# [Stated problem]
Without altering anything, output the material below.

# [Given data]
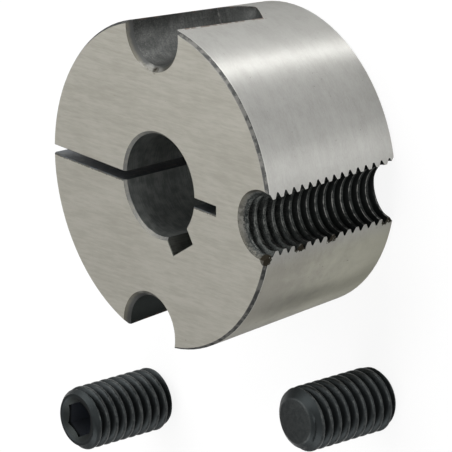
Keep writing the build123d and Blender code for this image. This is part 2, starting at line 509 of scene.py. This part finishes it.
def screw_rings(size, turn, phase):
    """Points of a set screw standing on its point, one ring for each step along its profile.

    The profile runs from the middle of the domed point, out, up over the thread, in across the head
    and down the socket to the middle of its floor. The thread's radius is a triangle wave of height
    along the helix, eased to a rounded crest and root; the chamfers' cones cut it at both ends. The
    depth is that of a Whitworth thread.
    """
    columns, rings_per_turn = 96, 15
    around = turn + 2 * math.pi * np.arange(columns)[None, :] / columns
    whole = np.ones_like(around)
    crest = size.diameter / 2
    depth = 0.6403 * size.pitch
    steepness, fullness = 1.5, 0.22
    top = size.height

    def thread_radius(z):
        """Radius of the thread between its chamfers, at each height and angle."""
        along = z / size.pitch - around / (2 * math.pi) + phase
        wave = 1.0 - 4.0 * np.abs(along - np.round(along))
        steep = steepness * (wave + fullness)
        eased = steep / (1.0 + np.abs(steep) ** 6) ** (1.0 / 6.0)
        form = crest - depth / 2 + depth / 2 * eased
        point = size.point / 2 + (z - size.crown) * (crest - size.point / 2) / size.point_chamfer
        head = size.head / 2 + (top - z) * (crest - size.head / 2) / size.head_chamfer
        return np.minimum(form, np.minimum(point, head))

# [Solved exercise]
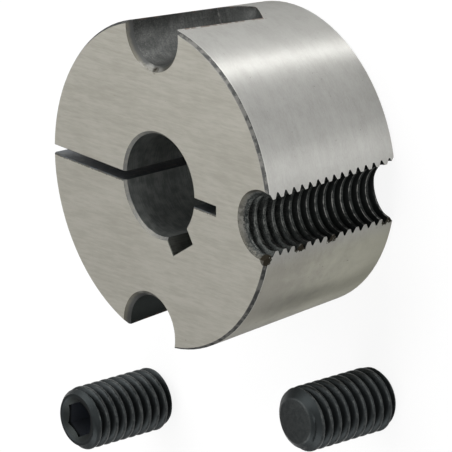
Keep writing the build123d and Blender code for this image. This is part 2, starting at line 509 of scene.py. This part finishes it.
def screw_rings(size, turn, phase):
    """Points of a set screw standing on its point, one ring for each step along its profile.

    The profile runs from the middle of the domed point, out, up over the thread, in across the head
    and down the socket to the middle of its floor. The thread's radius is a triangle wave of height
    along the helix, eased to a rounded crest and root; the chamfers' cones cut it at both ends. The
    depth is that of a Whitworth thread.
    """
    columns, rings_per_turn = 96, 15
    around = turn + 2 * math.pi * np.arange(columns)[None, :] / columns
    whole = np.ones_like(around)
    crest = size.diameter / 2
    depth = 0.6403 * size.pitch
    steepness, fullness = 1.5, 0.22
    top = size.height

    def thread_radius(z):
        """Radius of the thread between its chamfers, at each height and angle."""
        along = z / size.pitch - around / (2 * math.pi) + phase
        wave = 1.0 - 4.0 * np.abs(along - np.round(along))
        steep = steepness * (wave + fullness)
        eased = steep / (1.0 + np.abs(steep) ** 6) ** (1.0 / 6.0)
        form = crest - depth / 2 + depth / 2 * eased
        point = size.point / 2 + (z - size.crown) * (crest - size.point / 2) / size.point_chamfer
        head = size.head / 2 + (top - z) * (crest - size.head / 2) / size.head_chamfer
        return np.minimum(form, np.minimum(point, head))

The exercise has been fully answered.